In February 2012, the National Oceanic and Atmospheric Administration National Climatic Data Center’s National Drought Overview classified 32 percent of the contiguous United States as being in “moderate to extreme drought categories with 13 percent in areas of severe to extreme” drought.
In many areas an extremely mild winter, followed by an early spring with heavy storms and bringing flooding in some regions, has people wondering what kind of weather the next few months will bring.
In the Houston area, Wright said rains in the months of December and January have refilled two of Houston’s three reservoirs.
“While the number of water line breaks continues to remain higher than in previous years,” he said, “the rains will ultimately reduce the number of breaks which are occurring.”

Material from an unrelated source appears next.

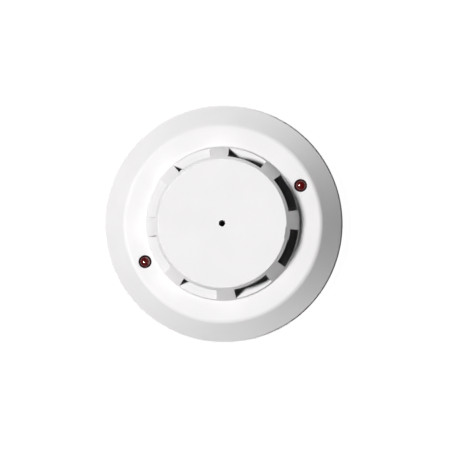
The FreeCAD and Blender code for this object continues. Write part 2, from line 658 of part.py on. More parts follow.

In Oklahoma City, Slaughter said there is nothing like a crisis to clearly see what needs to be fixed.
“Our utilities staff identified some proactive efforts to help prepare for future weather-related issues,” she said. “They include completion of reliability improvements at one of our water treatment plants, escalating completion of transmission system improvements that will deliver more water to far north and west areas of the city, identification of booster pump station installations in areas with seasonally low water pressure until planned permanent improvements are completed, replacing water mains with material not susceptible to corrosion, and updating the city’s Water Master Plan to reflect current water demand patterns and redistribution due to growth in new development areas.”